Tom and Rand, young parents who have a poster in their front window, said they supported the school cancelling the MP’s visit because they were “pro-Palestine, so we wouldn’t want anyone with any connection to Israel going in”.
Asked if they thought a two-state solution was the best way to resolve the conflict between Israel and the Palestinians, Rand said: “It’s hard to think of Israel ever as being good, in a way, but whatever helps Palestine.”

ADRIAN SHERRATT FOR THE TIMES
Others in the neighbourhood also support the school’s cancellation of Egan’s visit. One man, who had a “Vote Green” placard in his front garden, said: “If the government and other bodies aren’t going to say we need to draw a line and we are not all right supporting a genocidal state [Israel], it’s up to unions to apply pressure themselves.”
Shivanni, 34, a self-employed property manager, said: “The people who run our country openly admit they are Zionists. Our government, as opposed to working for us, is working for Israel.”

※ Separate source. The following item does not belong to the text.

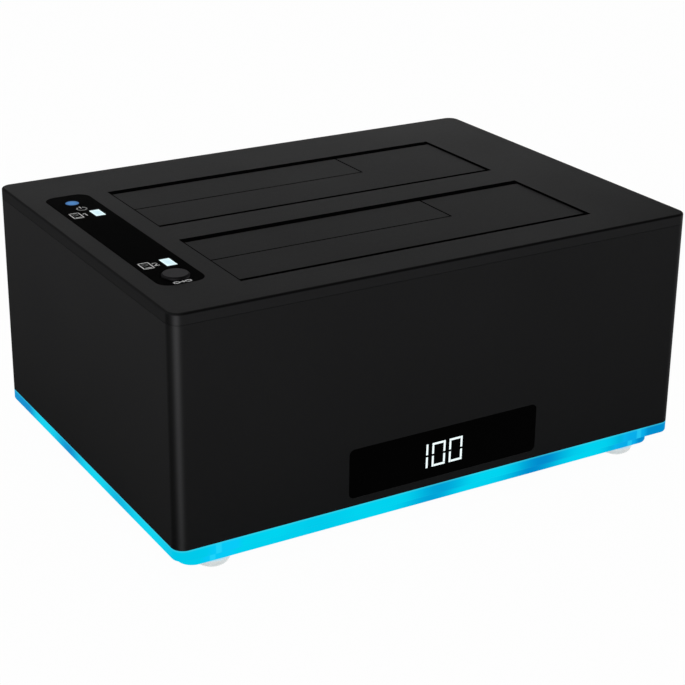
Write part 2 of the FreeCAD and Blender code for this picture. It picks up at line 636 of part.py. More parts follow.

She said she supported the cancellation of Egan’s visit. “We are a very liberal city and I would say in general we all feel the same way.”
Jones said he welcomed Ofsted’s investigation into whether Brunel “may have been intimidated into cancelling a visit”.
Brunel was last inspected in June 2023, when Ofsted judged it “good’ and said diversity was “valued and celebrated”.
CLF said Egan had previously visited six of its schools and it “fully agrees with the prime minister’s view that MPs should be able to visit schools in their constituencies without issue”.

ADRIAN SHERRATT FOR THE TIMES
It said the MP’s visit was “postponed” because of concerns about the “safety and wellbeing” of pupils during planned protests, and a new date for a visit had been agreed.
It said it was investigating Akhtar’s social media posts and had commissioned an external review of its staff training.
The NEU said: “The general secretary [Daniel Kebede] wants the NEU to be a healthy and participative trade union, with good workplace practices and where different views can be heard.”
The Department for Education said: “No Jewish MP should be prevented from attending schools in their constituency. It is a legal duty for teachers to be politically impartial.”